Trataba de cruzar la inmensa explanada de una manera veloz. Corría
como si lo hiciese sobre una línea recta imaginaria. La explanada era de
colores y él se paraba cuando encontraba un color parecido a su cuerpo y así
quedar camuflado; allí permanecía unos instantes, completamente quieto.
Pero pronto el terror por el miedo a ser advertido quebraba la línea e
imaginaba otra hacía la derecha o la izquierda por la que corría con la misma
velocidad y linealidad hasta encontrar otro color más parecido a él.

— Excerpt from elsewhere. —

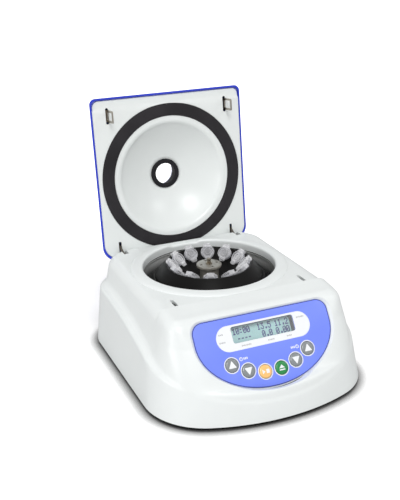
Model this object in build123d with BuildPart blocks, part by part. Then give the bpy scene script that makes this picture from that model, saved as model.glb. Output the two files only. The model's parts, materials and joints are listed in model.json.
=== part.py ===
from build123d import *

import os
from math import atan2, cos, degrees, radians, sin, sqrt, tan

os.makedirs("parts", exist_ok=True)

# X to the right, Y towards the back, Z up, with the floor at zero. Sizes are millimetres.
# The lid stands open, as in normal loading. Pieces are drawn about the middle of the body, and saved
# about the middle of the open machine's length.

# Body
body_width = 200.0
body_front = -121.0
body_rear = 119.0
base_z = 3.5
deck_z = 82.0
console_rise = 2.5
front_bow = 180.0
front_corner = 57.0
rear_corner = 45.0
side_lean = 14.0
rear_lean = 5.8
shoulder_round = 8.0
wall = 3.0
front_wall = 5.0

# Flared skirt along the sides
skirt_height = 56.5
skirt_lean = 6.7
skirt_proud = 0.3
skirt_rear_gap = 1.2
skirt_front_inset = 0.6

# Console face and its sunk control panel
step_y = -43.5
console_slope = 8.0
panel_tilt = 56.6
panel_y = -84.7
panel_z = 55.7
panel_sink = 2.0
apron_y = -108.0
apron_slope = 20.0
crown_round = 16.0
apron_round = 8.0

# Control overlay, in the panel's own x and slope directions
overlay_half = 63.0
overlay_top = 26.5
overlay_middle = 8.0
overlay_drop = 45.0
overlay_corner = 10.0
overlay_thick = 0.8
overlay_gap = 0.3
bevel_angle = 45.0
lcd_width = 58.0
lcd_height = 14.0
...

Nuevamente el miedo a ser destruido lo hacía volver al punto de partida,
donde el límite de la explanada chocaba con un muro y en esa línea de
intersección permanecía parando, comprendiendo que nada más podía hacer
para salvar su vida. Pasaba completamente desapercibido, menos para mí,
que observaba sus movimientos desde el principio.
Me preguntaba: ¿por qué sentía terror? ¿por qué buscaba
desesperadamente sobrevivir? ¿por qué huía buscando un lugar seguro? ¿por
qué tenía aquel extraordinario sentido de intuición si no podía ver como yo
lo seguí con la mirada? Ningún ser humano hubiera podido ver a otro al
menos mil veces mayor que él, ¿por qué sabía que un gigante observaba sus
movimientos?
Sentí admiración por aquel ser, hubiese querido dejarlo vivir, pero tenía
que matarlo.
Pensé en cómo hacerlo ¿con una gota de agua, ahogándolo?

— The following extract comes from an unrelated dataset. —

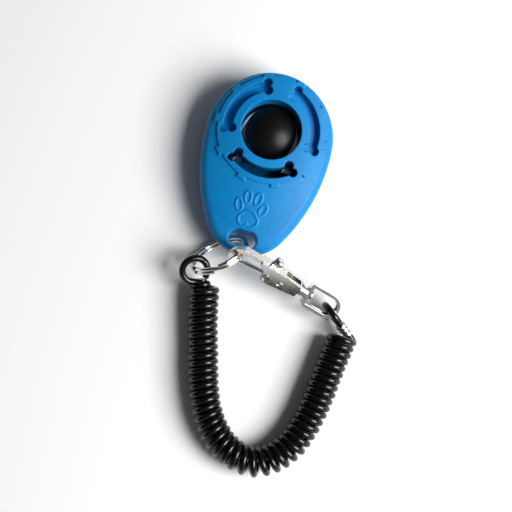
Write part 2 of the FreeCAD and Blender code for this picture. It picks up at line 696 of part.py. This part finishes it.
def make_swivel_eye():
    """D-shaped yoke with a wide band, its flat base bored for the rivet."""
    half = size("eye_half_width")
    band = size("eye_band")
    depth = size("eye_depth") / 2
    base = size("eye_base")
    bow = Vector(size("eye_end") - half, 0, -depth)
    outer = box(base, bow.x, -half, half, -depth, depth)
    outer = outer.makeFillet(1.3, [e for e in outer.Edges if e.Length > 2 * depth - 0.01
                                   and abs(e.CenterOfMass.z) < 0.01 and e.CenterOfMass.x < base + 0.1])
    outer = outer.fuse(Part.makeCylinder(half, 2 * depth, bow))
    inner = box(base + band, bow.x, band - half, half - band, -depth, depth)
    inner = inner.fuse(Part.makeCylinder(half - band, 2 * depth, bow))
    yoke = outer.cut(inner)
    yoke = yoke.cut(cylinder(size("rivet_radius") + 0.06, Vector(20, 0, 0), Vector(base + 3, 0, 0)))
    return feature("swivel_eye", yoke.removeSplitter(), eye_place())


# ---------------------------------------------------------------- cord

def cord_loop(label, radius_cell, place):
    loop = primitive("Part::Torus", label, {"Radius1": "Sizes." + radius_cell,
                                            "Radius2": "Sizes.cord_radius"}, place)
    loop.Label = label
    return loop


def crimp(label, place):
    """Tapered ferrule with three ribs rolled round it."""
    rise = "Sizes.crimp_length / 7"
    corners = [("0", "0")]
    for band in range(7):
        start = "(Sizes.crimp_radius - (Sizes.crimp_radius - Sizes.crimp_tail_radius) * %g)" % (band / 7)
        rib = " + Sizes.crimp_rib" if band % 2 else ""
        corners.append((start + rib, "%d * %s" % (band, rise)))
        corners.append((start + rib, "%d * %s" % (band + 1, rise)))
    corners.append(("0", "Sizes.crimp_length"))
    part = turned_part(label, corners)
    part.Placement = place
    return part


def upright_place(origin, direction):
    """Placement that stands local Z along a direction."""
    return Placement(origin, Rotation(Vector(0, 0, 1), direction))


def make_ring_loop():
    """End loop round the far end of the split ring, and its ferrule in the coil's first turns."""
    level, upward, axle = ring_axes()
    start = Vector(*COIL_ROUTE[0])
    far = ring_point(0)
    towards = start - far
    towards = (towards - upward * towards.dot(upward)).normalize()
    centre = far + towards * 0.95
    radius = size("ring_loop_radius")
    loop = cord_loop("ring_loop", "ring_loop_radius",
                     frame_place(centre, towards, upward.cross(towards), upward))
    foot = centre + towards * (radius - 0.4)
    heading = (Vector(*COIL_ROUTE[1]) - foot).normalize()
    return [loop, crimp("ring_crimp", upright_place(foot, heading))]


def make_eye_loop():
    """End loop round the bow of the swivel eye, and its ferrule beside the coil's last turn."""
    turn = math.radians(EYE_LOOP_TURN)
    middle = size("eye_half_width") - size("eye_band") / 2
    bow = Vector(size("eye_end") - size("eye_half_width"), 0, 0)
    band = eye_place().multVec(bow + Vector(math.cos(turn), math.sin(turn), 0) * middle)
    outward = Vector(*EYE_LOOP_HEADING).normalize()
    tangent = eye_place().Rotation.multVec(Vector(-math.sin(turn), math.cos(turn), 0))
    axle = Vector(-outward.y, outward.x, 0).normalize() + tangent
    axle = (axle - outward * axle.dot(outward)).normalize()
    centre = band + outward * 0.3
    loop = cord_loop("eye_loop", "eye_loop_radius",
                     frame_place(centre, outward, axle.cross(outward), axle))
    foot = centre + outward * (size("eye_loop_radius") - 0.4)
    heading = Vector(*EYE_CRIMP_HEADING).normalize()
    return [loop, crimp("eye_crimp", upright_place(foot, heading))]


def rounded_route(points):
    """Straight runs joined by tangent arcs, each as large as its two runs allow."""
    edges = []
    radii = []
    last = points[0]
    for before, corner, after in zip(points, points[1:], points[2:]):
        back = before - corner
        ahead = after - corner
        turn = math.pi - back.getAngle(ahead)
        reach = 0.45 * min(back.Length, ahead.Length)
        radii.append(reach / math.tan(turn / 2))
        start = corner + back.normalize() * reach
        end = corner + ahead.normalize() * reach
        bisector = (back + ahead).normalize()
        centre = corner + bisector * (radii[-1] / math.cos(turn / 2))
        middle = centre + (corner - centre).normalize() * radii[-1]
        edges.append(Part.LineSegment(last, start).toShape())
        edges.append(Part.Arc(start, middle, end).toShape())
        last = end
    edges.append(Part.LineSegment(last, points[-1]).toShape())
    return Part.Wire(edges), radii


def make_coil_cord():
    """The curly cord as one fat tube of the coil's outer diameter."""
    points = [Vector(*point) for point in COIL_ROUTE]
    path, radii = rounded_route(points)
    start = (points[1] - points[0]).normalize()
    section = Part.Wire(Part.makeCircle(size("coil_radius"), points[0], start))
    tube = path.makePipeShell([section], True, False)
    expected = math.pi * size("coil_radius") ** 2 * path.Length
    print("coil radii", [round(radius, 1) for radius in radii])
    print("coil length %.1f volume %.0f expected %.0f" % (path.Length, tube.Volume, expected))
    return feature("coil_cord", tube)


def main():
    parts = [make_top_shell(), make_back_shell(), make_button(), make_reed(), make_screws(),
             make_split_ring(), make_hook_body(), make_trigger_lever(), make_trigger_pin(),
             make_trigger_spring(), make_swivel_rivet(), make_swivel_eye(), make_coil_cord()]
    parts += make_ring_loop() + make_eye_loop()
    doc.recompute()
    for item in doc.Objects:
        if "Invalid" in item.State or "Error" in item.State:
            raise RuntimeError("%s is %s" % (item.Label, item.State))
    os.makedirs("parts", exist_ok=True)
    for item in parts:
        if item.Shape.isNull() or not item.Shape.isValid():
            raise RuntimeError("%s has no valid shape" % item.Label)
        print("%-16s solids %d volume %8.1f" % (item.Label, len(item.Shape.Solids), item.Shape.Volume))
        item.Shape.exportStep("parts/%s.step" % item.Label)


main()
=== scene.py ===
import bpy
import math
from mathutils import Matrix, Vector


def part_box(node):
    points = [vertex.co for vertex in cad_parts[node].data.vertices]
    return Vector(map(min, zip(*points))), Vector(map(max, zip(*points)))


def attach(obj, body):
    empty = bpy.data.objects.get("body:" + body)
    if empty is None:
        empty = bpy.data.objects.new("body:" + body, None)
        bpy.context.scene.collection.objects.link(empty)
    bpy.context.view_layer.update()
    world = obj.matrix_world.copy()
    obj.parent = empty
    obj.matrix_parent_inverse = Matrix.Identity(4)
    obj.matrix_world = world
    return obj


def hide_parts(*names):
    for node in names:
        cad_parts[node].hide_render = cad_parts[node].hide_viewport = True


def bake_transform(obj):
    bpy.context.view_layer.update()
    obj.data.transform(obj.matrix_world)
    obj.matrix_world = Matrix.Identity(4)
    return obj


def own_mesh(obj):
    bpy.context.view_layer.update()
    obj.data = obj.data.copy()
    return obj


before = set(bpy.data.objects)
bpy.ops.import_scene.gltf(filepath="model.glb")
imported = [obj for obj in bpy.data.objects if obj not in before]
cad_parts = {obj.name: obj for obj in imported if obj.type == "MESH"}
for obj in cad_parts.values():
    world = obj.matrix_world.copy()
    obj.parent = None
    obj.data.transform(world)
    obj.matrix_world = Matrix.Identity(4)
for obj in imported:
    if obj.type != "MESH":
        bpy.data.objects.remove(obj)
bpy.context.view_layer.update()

MM = 0.001

# Sizes and places repeated from the CAD, in millimetres and degrees.
CORD_RADIUS = 1.15
COIL_RADIUS = 5.25
RING_RADIUS = 9.7
RING_WIRE = 0.68
RING_OFFSET = 0.64
RING_HEADING = 222
RING_LEAN = 62
COIL_ROUTE = [
    (-8.4, -54.2, 6.4), (-7.2, -61.2, 5.6), (-5.3, -68.8, 5.35), (-2.7, -77.8, 5.35),
    (-0.3, -87.2, 5.35), (4.0, -97.4, 5.35), (11.7, -105.9, 5.35), (22.9, -108.9, 5.35),
    (32.2, -102.1, 5.35), (36.5, -91.8, 5.35), (38.4, -81.2, 5.35), (39.6, -70.5, 5.35),
    (41.2, -60.4, 5.5),
]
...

Tampoco quería prolongar su sufrimiento.
Lo más rápido sería aplastarlo.
Necesité un poco de papel higiénico para introducirlo en la intersección
entre la explanada y el muro, pero él, inmóvil, se arrimaba tanto al muro que
ni aun así podía destruirlo. Mi angustia crecía, veía que se aferraba a la vida,
buscaba permanecer en ella y lo hacía de la manera más inteligente que nadie
pudiera imaginar, utilizando sólo su mente, pues no tenía ninguna otra
herramienta. Pero yo tenía que matarlo, me podía hacer daño. Se podía
introducir en mi cama, transmitirme alguna enfermedad. No sé qué hacen los
lepismas, pero por si acaso. Como iba a dejar a aquel bicho corriendo por mi
casa, por minúsculo que fuese, era una amenaza para mí dejarlo vivir, tenía
que aplastarlo.
Mi inmensa fuerza bruta sobre su proporción estaba obstaculizada por su
inmensa inteligencia también desproporcionada a su tamaño.
Pues ganó su inteligencia y me fui con mi fuerza bruta. Cerré la puerta
del baño y me dije: vive, por ésta que pase, pececito plateado.